AFAIK intake catalogues are standalone right? So having some functionality to index and search them to find the variables you want might be quite useful and not a currently available feature?

I think a mixed approach with a Postgres database backend and Intake-catalogues is the way to go.
That would give us speed and the flexibility we need.
No need for the one-database per experiment approach. I think that idea came from the current sqlite approach. How would that work with Postgres?

Note that I asked Varvara to look at replacing sqlite with postgres in the Cookbook.
The code is tailored to sqlite and replacing the backend is not entirely trivial. We may want to think about simple tests before starting refactoring.
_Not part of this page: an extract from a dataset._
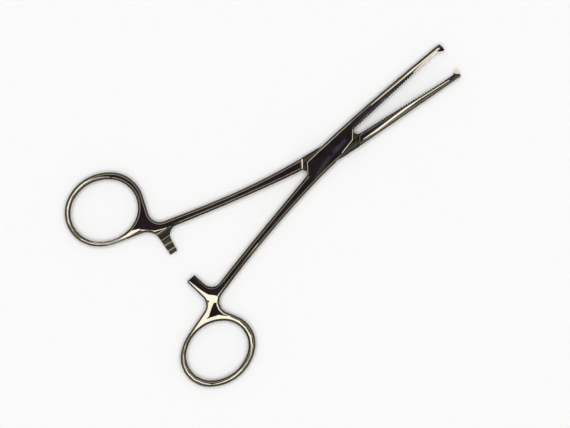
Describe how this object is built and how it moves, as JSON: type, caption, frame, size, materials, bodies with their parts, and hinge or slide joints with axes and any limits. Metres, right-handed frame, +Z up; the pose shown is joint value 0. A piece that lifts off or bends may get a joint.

This is somewhat like the idea of using Kerchunk to unify experiments/datasets, except that in the Kerchunk case, the “individual DBs” are just files that tell you where the individual netcdf chunks that comprise the dataset live, and how they fit together. I looked into the Kerchunk approach very briefly here:

https://github.com/ACCESS-NRI/dev_data_querying/blob/main/cosima_intake/cosima_kerchunk.ipynb

The advantage of such an approach is that you end up far fewer files to index in your DB so one could potentially use something very lightweight (e.g. a csv file via Intake-esm). The problem at the moment is that the Kerchunk files are currently just json files that end up being very large, but that could change in the not-too-distant future.

(I know you know all this already @Aidan, but sharing again in case others are interested :slight_smile: ).